Plaintiff also challenges those provisions of the act that establish an apprentice system for embalmers and require funeral directors to have, or be employed in, a fixed place of business. Since plaintiff does not seek a certificate as an embalmer, and we have held that he need not have one in order to receive a certificate as a funeral director, he is not affected by the requirement that embalmers serve an apprenticeship. Nor is he affected by the provision directed at itinerant funeral directors, for the record shows that he owns a mortuary. "A court will consider the validity of a statutory provision only at the instance of one who is directly affected by it, [citations,] unless, indeed, the unconstitutional feature is so pervasive as to render the entire act invalid." People v. Reiner, 6 Ill.2d 337, 341.
Plaintiff argues that the section relating to the conduct of examinations unlawfully delegates power. "The Department shall hold examinations of applicants for certificates of registration as registered funeral directors at such times and places as it may determine. The examination may include both practical demonstrations and written and oral tests and shall embrace the subjects of sanitary science, health regulations in relation to the handling of dead human bodies, measures used by funeral directors for the prevention of the spread of diseases, and such other subjects relating to the care and handling of dead human bodies as the Department by rule may prescribe." (Ill. Rev. Stat. 1955, chap. 111 1/2, par. 73.6.) Specifically, the plaintiff argues that it would be futile to take the examination for a funeral director's certificate because the board is authorized to include questions covering the field of embalming, and is not limited to questions concerning the qualifications of funeral directors. Plaintiff has not taken the examination, and we cannot assume improper questioning by the board.

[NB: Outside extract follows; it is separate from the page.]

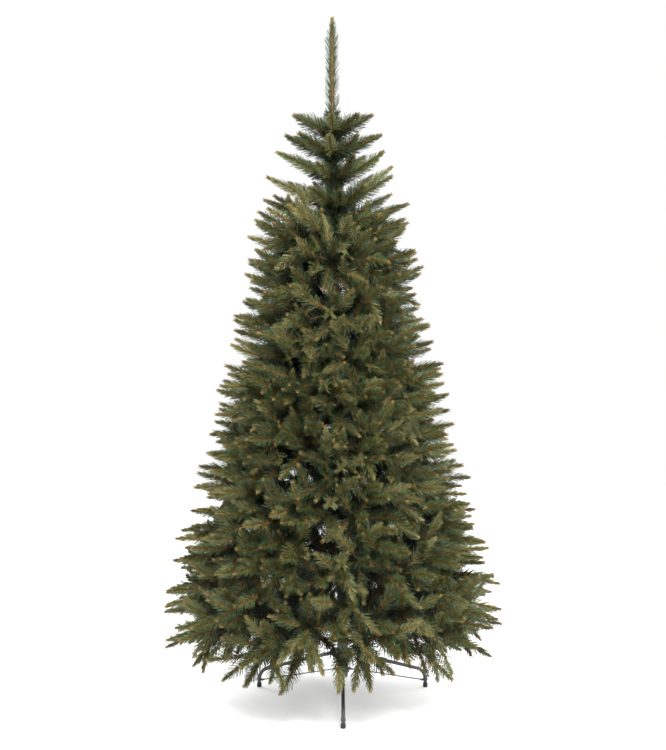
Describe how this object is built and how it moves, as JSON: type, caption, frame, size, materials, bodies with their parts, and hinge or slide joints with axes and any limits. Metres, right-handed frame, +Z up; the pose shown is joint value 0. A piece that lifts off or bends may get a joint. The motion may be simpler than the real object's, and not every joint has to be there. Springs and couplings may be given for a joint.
{
  "type": "artificial spruce tree",
  "caption": "Undecorated artificial spruce with full brush-tipped boughs, a tall leader and a dark folding stand.",
  "frame": {"origin": "on the floor straight below the tip of the leader, where the feet stand", "axes": "+Z up, -Y towards the front leg and the viewer, +X to the viewer's right"},
  "size_m": [0.9031, 0.9, 1.8],
  "materials": {
    "needles": "matt",
    "leader": "matt",
    "pole": "satin",
    "stand": "satin",
    "foot_caps": "matt"
  },
  "bodies": {
    "root": {"brace_front": "stand", "brace_left": "stand", "brace_right": "stand", "foot_cap_front": "foot_caps", "foot_cap_left": "foot_caps", "foot_cap_right": "foot_caps", "leader": "leader", "leg_front": "stand", "leg_left": "stand", "leg_right": "stand", "pole": "pole", "stand_collar": "stand", "stand_hub": "stand", "stand_tube": "stand", "tier_1_branch_1": "needles", "tier_1_branch_2": "needles", "tier_1_branch_3": "needles", "tier_1_branch_4": "needles", "tier_2_branch_1": "needles", "tier_2_branch_2": "needles", "tier_2_branch_3": "needles", "tier_2_branch_4": "needles", "tier_3_branch_1": "needles", "tier_3_branch_2": "needles", "tier_3_branch_3": "needles", "tier_3_branch_4": "needles", "tier_3_branch_5": "needles", "tier_4_branch_1": "needles", "tier_4_branch_2": "needles", "tier_4_branch_3": "needles", "tier_4_branch_4": "needles", "tier_4_branch_5": "needles", "tier_5_branch_1": "needles", "tier_5_branch_2": "needles", "tier_5_branch_3": "needles", "tier_5_branch_4": "needles", "tier_5_branch_5": "needles", "tier_6_branch_1": "needles", "tier_6_branch_2": "needles", "tier_6_branch_3": "needles", "tier_6_branch_4": "needles", "tier_6_branch_5": "needles", "tier_7_branch_1": "needles", "tier_7_branch_2": "needles", "tier_7_branch_3": "needles", "tier_7_branch_4": "needles", "tier_7_branch_5": "needles", "tier_7_branch_6": "needles", "tier_8_branch_1": "needles", "tier_8_branch_2": "needles", "tier_8_branch_3": "needles", "tier_8_branch_4": "needles", "tier_8_branch_5": "needles", "tier_8_branch_6": "needles", "whorl_1": "needles", "whorl_2": "needles", "whorl_3": "needles", "whorl_4": "needles", "whorl_5": "needles"}
  },
  "joints": []
}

Plaintiff has not been injured or affected by this section of the statute, and is therefore precluded from questioning its constitutionality. People v. Reiner, 6 Ill.2d 337, 341; Elliott v. University of Illinois, 365 Ill. 338, 346; Kettles v. People, 221 Ill. 221, 233; Williams v. People, 121 Ill. 84, 90.
The trial court held the entire act invalid. In our opinion, however, the provision which requires that funeral directors hold certificates as embalmers is not so integrated with the other provisions of the statute as to make the whole act unconstitutional. (See Ill. Rev. Stat. 1955, chap. 111 1/2, par. 73.30.) The act can readily be administered without that provision. For this reason the decree must be reversed and the cause remanded, with directions to enter a decree in accordance with the views expressed in this opinion.
Reversed and remanded, with directions.